Business welcomes Cabinet approval of Draft Planning and Development Bill
Ibec, the group that represents Irish business, welcomes today’s Cabinet approval of the Draft Planning and Development Bill, viewing it as an important, necessary step in the right direction. The country is facing increasing capacity constraints which will need to be addressed if we are to underpin ambitions in making Ireland a better place to live and work. Efforts to address such policy areas are being hindered by an existing planning regime that is unnecessarily costly and cumbersome and fraught with delay.
Marking the announcement, Ibec Head of Infrastructure, Dr Neil Walker said: “The complex patchwork of amendments to Ireland’s planning legislation, built up over the last two decades, has created costly uncertainty for project developers. Ibec therefore welcomes today’s announcement, viewing it as an important, necessary step in the right direction.
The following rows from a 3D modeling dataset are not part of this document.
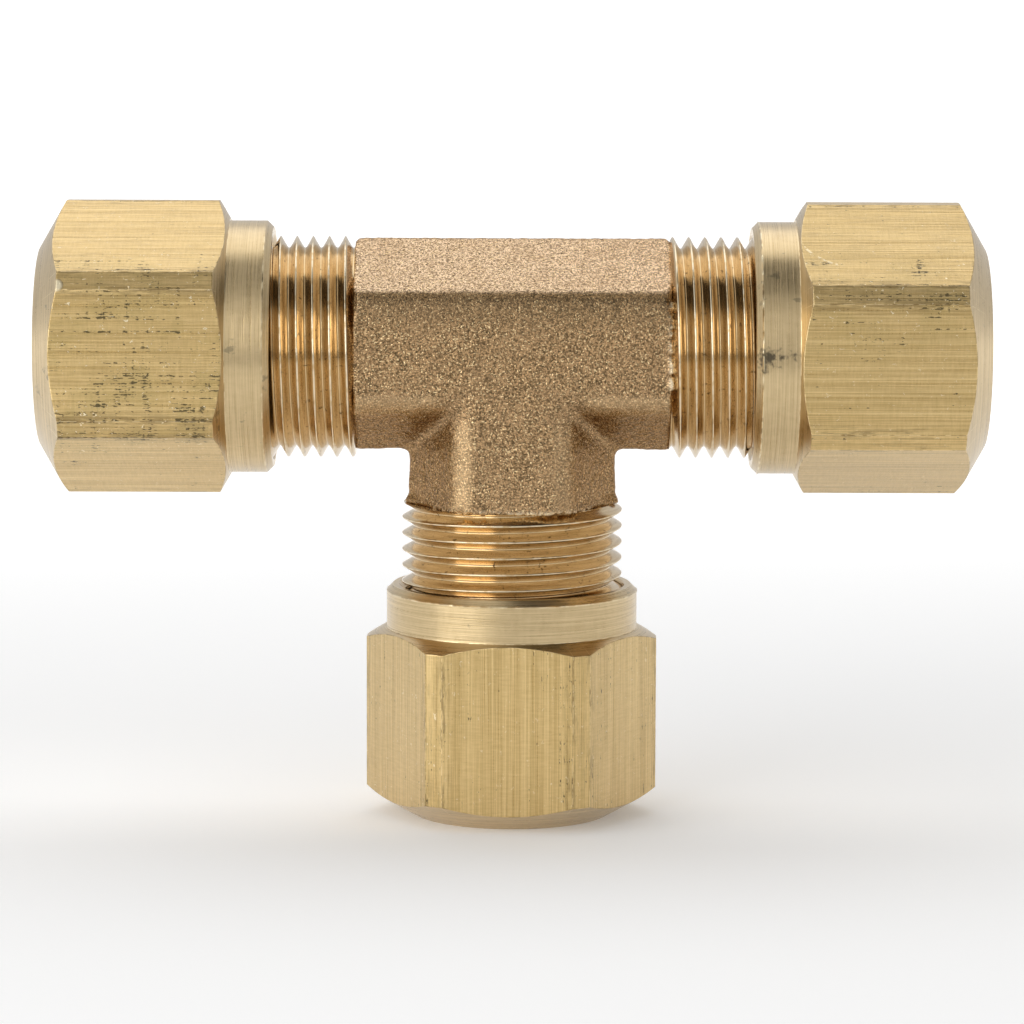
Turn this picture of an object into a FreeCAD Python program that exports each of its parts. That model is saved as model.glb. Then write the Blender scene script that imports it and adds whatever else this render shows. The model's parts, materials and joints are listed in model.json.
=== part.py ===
"""Brass compression union tee for 12.7 mm (1/2 in) plastic tube, with three nuts.

The run lies along X and the branch points down, along -Z. Each leg carries a
tube support, a sleeve and a nut on an 11/16-20 right-hand thread. All lengths
are in millimetres. A leg is drawn along its own +Z axis, with S the distance
from the point where the three axes cross, and is then turned into place.
"""
import FreeCAD, Part
import math
import os

V = FreeCAD.Vector

# Height of the crossing above the surface that the branch nut stands on.
CROSS_Z = 37.10

# Thread, 11/16-20: pitch, crest and root radii, outside and inside.
PITCH = 1.27
MALE_CREST_R = 8.70
MALE_ROOT_R = 7.80
FEMALE_CREST_R = 8.05
FEMALE_ROOT_R = 8.82
FLANK = math.tan(math.radians(30.0))
MALE_ROOT_HALF = 0.055
AXIAL_PLAY = 0.12

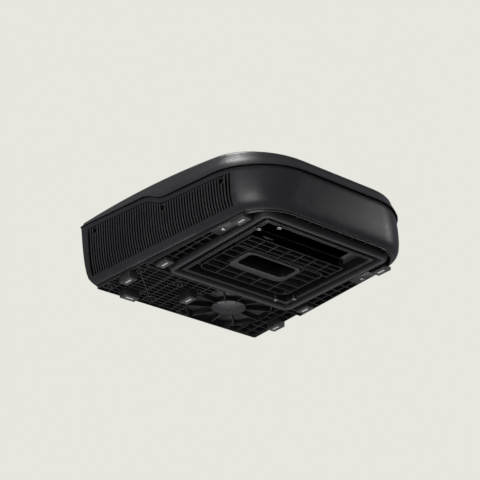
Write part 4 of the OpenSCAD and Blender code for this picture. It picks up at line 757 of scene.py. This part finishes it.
class BuildStage(bpy.types.Operator):
    """Floor, backdrop, lights and camera"""

    bl_idname = "rooftop.build_stage"
    bl_label = "Stage"

    def execute(self, context):
        scene = context.scene
        stage = scene.unit_stage
        bpy.ops.object.select_all(action="DESELECT")
        bpy.ops.mesh.primitive_plane_add(size=FLOOR_SIZE, location=(0, 0, FLOOR_DROP))
        floor = context.object
        floor.name = "floor"
        material, tree, shader = start_material("floor_paper")
        place = add_node(tree, "ShaderNodeTexCoord").outputs["Object"]
        fibre = add_node(tree, "ShaderNodeTexNoise", Vector=place, Scale=300.0, Detail=4.0)
        paper = stage.floor_colour
        tree.links.new(mix_colour(tree, fibre.outputs["Fac"], [c * 0.98 for c in paper], paper),
                       shader.inputs["Base Color"])
        tree.links.new(ramp(tree, fibre.outputs["Fac"], 0, 1, 0.85, 0.95), shader.inputs["Roughness"])
        shader.inputs["Emission Color"].default_value = (*paper, 1)
        shader.inputs["Emission Strength"].default_value = FLOOR_GLOW
        # seen from below, the floor lets the eye through to the backdrop
        back = add_node(tree, "ShaderNodeNewGeometry").outputs["Backfacing"]
        clear = tree.nodes.new("ShaderNodeBsdfTransparent")
        both = tree.nodes.new("ShaderNodeMixShader")
        tree.links.new(back, both.inputs[0])
        tree.links.new(shader.outputs[0], both.inputs[1])
        tree.links.new(clear.outputs[0], both.inputs[2])
        tree.links.new(both.outputs[0], tree.nodes["Material Output"].inputs["Surface"])
        floor.data.materials.append(material)
        floor.visible_shadow = False
        floor.visible_diffuse = False
        floor.visible_glossy = False

        world = bpy.data.worlds.new("studio")
        scene.world = world
        world.use_nodes = True
        tree = world.node_tree
        seen = tree.nodes["Background"]
        seen.inputs["Color"].default_value = (*paper, 1)
        room = tree.nodes.new("ShaderNodeBackground")
        room.inputs["Color"].default_value = ROOM_COLOUR
        room.inputs["Strength"].default_value = ROOM_STRENGTH
        path = tree.nodes.new("ShaderNodeLightPath")
        mix = tree.nodes.new("ShaderNodeMixShader")
        tree.links.new(path.outputs["Is Camera Ray"], mix.inputs[0])
        tree.links.new(room.outputs[0], mix.inputs[1])
        tree.links.new(seen.outputs[0], mix.inputs[2])
        tree.links.new(mix.outputs[0], tree.nodes["World Output"].inputs["Surface"])

        for name, (place, size, power) in LIGHTS.items():
            area_light(name, place, size, power * stage.light)

        camera = bpy.data.objects.new("camera", bpy.data.cameras.new("camera"))
        scene.collection.objects.link(camera)
        camera.data.lens = stage.lens
        camera.data.sensor_width = 36.0
        camera.data.clip_end = 50.0
        level = math.cos(CAMERA_RISE)
        forward = Vector((math.sin(CAMERA_AZIMUTH) * level, math.cos(CAMERA_AZIMUTH) * level,
                          math.sin(CAMERA_RISE)))
        camera.location = CAMERA_PLACE
        camera.rotation_euler = forward.to_track_quat("-Z", "Y").to_euler()
        scene.camera = camera
        scene.view_settings.view_transform = "Standard"
        return {"FINISHED"}


class UnitPanel(bpy.types.Panel):
    """Sidebar list of the build steps"""

    bl_idname = "VIEW3D_PT_rooftop_unit"
    bl_label = "Rooftop unit"
    bl_space_type = "VIEW_3D"
    bl_region_type = "UI"
    bl_category = "Rooftop unit"

    def draw(self, context):
        for operator in OPERATORS:
            self.layout.operator(operator.bl_idname)
        for name in ("unit_casing", "unit_underside", "unit_cooling", "unit_stage"):
            settings = getattr(context.scene, name)
            for key in settings.__annotations__:
                self.layout.prop(settings, key)


OPERATORS = (
    BuildCasing, BuildFasteners, BuildUnderside, BuildPadBars, BuildCoils,
    BuildMachinery, BuildInside, BuildStage,
)
SETTINGS = {
    "unit_casing": CasingSettings, "unit_underside": UndersideSettings,
    "unit_cooling": CoolingSettings, "unit_stage": StageSettings,
}


def register():
    for cls in (*SETTINGS.values(), *OPERATORS, UnitPanel):
        bpy.utils.register_class(cls)
    for name, cls in SETTINGS.items():
        setattr(bpy.types.Scene, name, PointerProperty(type=cls))


def unregister():
    for name in SETTINGS:
        delattr(bpy.types.Scene, name)
    for cls in reversed((*SETTINGS.values(), *OPERATORS, UnitPanel)):
        bpy.utils.unregister_class(cls)


def main():
    register()
    make_materials(bpy.context.scene)
    bpy.ops.rooftop.build_casing()
    bpy.ops.rooftop.build_fasteners()
    bpy.ops.rooftop.build_underside()
    bpy.ops.rooftop.build_pad_bars()
    bpy.ops.rooftop.build_coils()
    bpy.ops.rooftop.build_machinery()
    bpy.ops.rooftop.build_inside()
    bpy.ops.rooftop.build_stage()


if __name__ == "__main__":
    main()
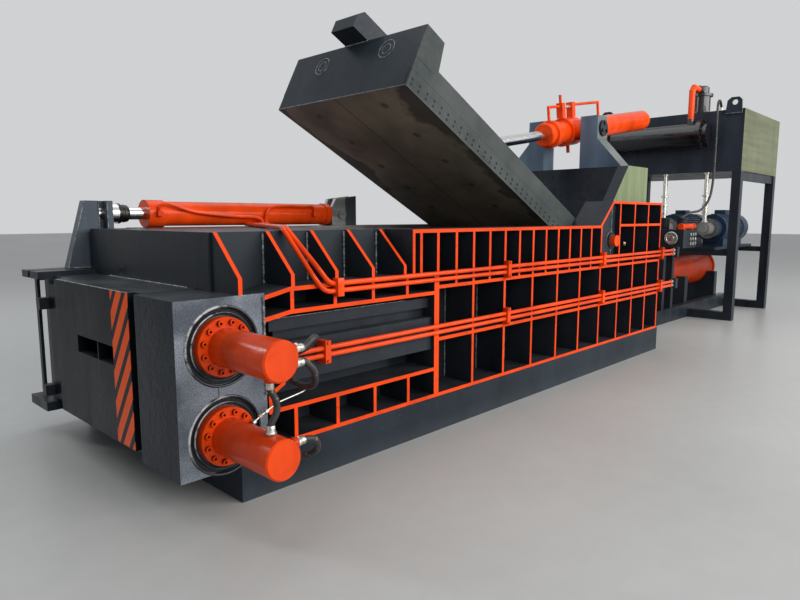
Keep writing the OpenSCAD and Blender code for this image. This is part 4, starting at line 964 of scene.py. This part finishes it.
gate_beads = seams(((-140, 849, 1146), (84, 849, 1146), 12),
                   ((84, 849, 1150), (84, 849, 1612), 11),
                   ((-140, 849, 1150), (-12, 849, 1612), 8),
                   ((128, 806, 1150), (128, 806, 1610), 9))
piece("gate_bracket_welds", gate_beads, weld, "gate", 60)

# Gate rod coupling: a blued and grooved sleeve that screws the rod to its
# bracket.
blued = Finish("blued_steel")
skin = blued.grain(24.0, 4.0)
blued.wear(Base_Color=blued.mix(blued.ramp(skin, 0.35, 0.7),
                                (0.010, 0.010, 0.011),
                                (0.045, 0.044, 0.042)),
           Roughness=blued.ramp(skin, 0.3, 0.7) * 0.2 + 0.26,
           Normal=blued.bump(skin, 0.001))
blued.fixed(Metallic=0.8)
sleeve = turned([(46, 172), (64, 172), (66, 176), (66, 226), (70, 231),
                 (74, 235), (74, 250), (70, 254), (62, 256), (62, 272),
                 (66, 274), (66, 286), (62, 288), (62, 304), (56, 312),
                 (46, 312)], 40)
piece("gate_rod_coupling",
      [(sleeve, towards(spot(0, 910, 1526), (1, 0, 0)))],
      blued, "gate")

# Hex bolts: three black ones hold each trunnion cap, ten each end cover of
# the cooler, and small painted pairs hold the pipe clamps to the ribs.
TRUNNION_X, TRUNNION_Z, CAP_CIRCLE = 5165, 2498, 56
COOLER_X, COOLER_Z, COVER_CIRCLE = 7940, 2670, 184
CLAMPS_X = (2386, 3994, 5408)
bolt_small = hexagon(19, 9)
bolt_large = hexagon(36, 16)
black_bolts = []
for side in (-1, 1):
    for turn_at in (90, 210, 330):
        a = math.radians(turn_at)
        black_bolts.append((bolt_large, towards(
            spot(TRUNNION_X + CAP_CIRCLE * math.cos(a), side * 469,
                 TRUNNION_Z + CAP_CIRCLE * math.sin(a)), (0, side, 0))))
for i in range(10):
    a = math.radians(i * 36 + 18)
    for y, way in ((-610, -1), (800, 1)):
        black_bolts.append((bolt_large, towards(
            spot(COOLER_X + COVER_CIRCLE * math.cos(a), y,
                 COOLER_Z + COVER_CIRCLE * math.sin(a)), (0, way, 0))))
piece("black_bolts", black_bolts, blued, "frame", 30)

clamps = [(560, LOWER_LEVELS[0])]
clamps += [(x, z) for x in CLAMPS_X
           for z in (UPPER_LEVELS[0], LOWER_LEVELS[0])]
clamp_bolts = [(bolt_small, towards(spot(x, -1108, z + dz), (0, -1, 0)))
               for x, z in clamps for dz in (-32, 74)]
piece("clamp_bolts", clamp_bolts, orange, "frame", 30)

# Main cylinder's flange: a ring of hexagon screws draws it to the box, in the
# same paint darkened as painted shade.
CYLINDER_LEVEL, FLANGE_CIRCLE = 660, 312
big_ring = [(bolt_large, towards(
    spot(5530, FLANGE_CIRCLE * math.cos(a),
         CYLINDER_LEVEL + FLANGE_CIRCLE * math.sin(a)), (1, 0, 0)))
    for a in (math.radians(11.25 + 22.5 * i) for i in range(16))]
piece("main_flange_screws", big_ring, shaded_orange, "frame", 30)

# Lower loop hose: a short hose from the lower cap's port, back under the
# cylinder. Each port has an orange adaptor, painted with the cylinder.
hung("lower_loop_hose", [spot(*place) for place in (
    (31, -1500, 440), (59, -1500, 440), (87, -1500, 440), (140, -1497, 425),
    (186, -1465, 378), (205, -1425, 330), (192, -1380, 298),
    (150, -1335, 290), (100, -1300, 312), (66, -1292, 340),
    (48, -1290, 348), (31, -1290, 352))])
adaptor = turned([(0, 0), (27, 0), (27, 14), (23, 18), (23, 30), (0, 30)])
piece("port_adaptors", [
    (adaptor, towards(spot(x, y, z), way)) for x, y, z, way in (
        (6, -1500, 440, (1, 0, 0)), (6, -1290, 352, (1, 0, 0)),
        (8, -1500, 892, (1, 0, 0)), (SIDE_X, -1460, 745, (0, 0, 1)))],
    orange, "frame", 30)

# Grease line: a thin bright tube from the lower flange's fitting to the wall,
# with its compression fittings.
grease_track = bent([spot(*place) for place in (
    (36, -1120, 443), (94, -1119, 473), (196, -1112, 515),
    (384, -1098, 537), (470, -1040, 541))], 0.02)
tubes("grease_line", [grease_track], 0.005, zinc, "frame")
small_nut = hexagon(24, 18, 1.0)
piece("grease_fittings", [
    (small_nut, towards(spot(*place), (0.89, 0.02, 0.46)))
    for place in ((36, -1120, 443), (76, -1119, 464), (116, -1117, 482))],
    zinc, "frame", 30)

# Plugs: a brass plug beside the hinge and a screwed plug in the roof's side
# panel, each set flush on its washer.
brass = Finish("plug_brass")
tarnish = brass.ramp(brass.grain(60.0, 4.0), 0.4, 0.7)
brass.wear(Base_Color=brass.mix(tarnish, (0.52, 0.40, 0.20),
                                (0.24, 0.17, 0.08)),
           Metallic=1.0 - tarnish * 0.3, Roughness=tarnish * 0.2 + 0.26)
plug_shape = turned([(0, 0), (20, 0), (20, 4), (15, 6), (15, 12), (11, 14),
                     (0, 14)])
piece("brass_plug", [(plug_shape, towards(spot(4627, -1001, 1227),
                                          (0, -1, 0)))],
      brass, "frame", 30)
piece("panel_plug", [(plug_shape, towards(spot(420, -801, 1222),
                                          (0, -1, 0)))],
      blued, "frame", 30)

# Lid cylinder: gland screws on its front flange, and the zinc plated union
# between the two port blocks.
barrel_frame = (Matrix.Translation(spot(TRUNNION_X, 0, TRUNNION_Z))
                @ Matrix.Rotation(math.radians(-9.717), 4, "Y"))
gland = [(bolt_small, barrel_frame @ towards(
    (-0.4305, 0.141 * math.cos(a), 0.141 * math.sin(a)), (-1, 0, 0)))
    for a in (math.radians(22.5 + 45 * i) for i in range(8))]
piece("lid_gland_screws", gland, orange, "lid_barrel", 30)
union_sleeve = turned([(0, 0), (20, 0), (20, 30), (16, 32), (16, 118),
                       (20, 120), (20, 150), (0, 150)])
piece("lid_pipe_union", [(union_sleeve, barrel_frame @ towards(
    (-0.078, 0, 0.282), (1, 0, 0)))], zinc, "lid_barrel", 30)

# Suction stacks: each pump draws from the tank through a zinc plated flange,
# a valve body and a short sleeve.
stack = turned([(0, 0), (44, 0), (44, 18), (30, 22), (30, 118), (46, 122),
                (46, 150), (36, 154), (36, 232), (46, 236), (46, 264),
                (30, 268), (30, 372), (52, 376), (52, 400), (30, 404),
                (30, 700), (50, 704), (50, 725.5), (0, 725.5)], 32)
piece("suction_stacks", [(stack, towards(spot(8226, y, 1424), (0, 0, 1)))
                         for y in PUMP_ROWS], zinc, "frame",
      30)

# Valve header: an orange manifold tube on two feet over the valve block. The
# block has a bright gauge port on its front and hexagon caps on its side.
VALVE_TOP = 1330.3
header = turned([(0, 0), (40, 0), (44, 4), (44, 30), (36, 34), (36, 440),
                 (44, 444), (44, 470), (40, 474), (0, 474)], 32)
piece("valve_header", [
    (header, towards(spot(7084, -674, 1372), (1, 0, 0))),
    (block(7130, 7190, -704, -644, VALVE_TOP, 1340), None),
    (block(7440, 7500, -704, -644, VALVE_TOP, 1340), None)],
    orange, "frame", 30)
port_disc = turned([(0, 0), (88, 0), (88, 8), (80, 12), (80, 16), (62, 16),
                    (58, 12), (40, 12), (36, 18), (0, 18)], 40)
piece("valve_end_disc", [(port_disc, towards(spot(7079.5, -560, 1215),
                                             (-1, 0, 0)))],
      zinc, "frame", 30)
valve_caps = [(union_nut, towards(spot(x, -720.5, z), (0, -1, 0)))
              for x in (7330, 7420, 7510) for z in (1140, 1200, 1262)]
piece("valve_caps", valve_caps, zinc, "frame", 30)

# Cylinder pipes: two tubes along the main cylinder up into the valve block,
# and the bright union nuts at the ends of the long pipe pairs.
tubes("cylinder_pipes", [
    bent([spot(5531, y, z), spot(x, y, z), spot(x, y, 1079.7)], 0.07)
    for x, y, z in ((7300, -238, 827), (7400, -270, 769))], 0.014, orange)
pipe_nut = hexagon(42, 46)
piece("pipe_unions", [
    (pipe_nut, towards(spot(5743.5, PIPES_Y, level), (1, 0, 0)))
    for level in UPPER_LEVELS + LOWER_LEVELS],
    zinc, "frame", 30)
“Proposals for streamlining the Judicial Review regime are badly needed. In particular, we welcome the provision for the Planning Commission to be able to seek a stay on legal proceedings while it seeks to correct any acknowledged errors in fact or law. Ibec has long advocated that An Bord Pleanála should exercise its discretionary power to issue draft decisions in complex cases, particularly those involving environmental issues, thereby enabling errors to be identified and rectified without unnecessary recourse to the courts.
“However, complementary measures will be needed to overcome the hurdles preventing timely delivery of affordable housing and critical infrastructure, including energy and water services. Firstly, the soon-to be-established Planning and Environment Division of the High Court will need to be staffed with appropriately trained judges and support staff. This will likely entail an increase in the total allowed number of sitting judges, which in turn will require new primary legislation. Secondly, confidence must be restored in the planning regime. This will require a reform of the governance and oversight regime for the Planning Commission. It, along with the Environmental Protection Agency and the Maritime Area Regulatory Authority urgently need to recruit and retain significant numbers of additional staff with relevant expertise. Otherwise, the imposition of new statutory deadlines for decisions on consents could prove counterproductive.”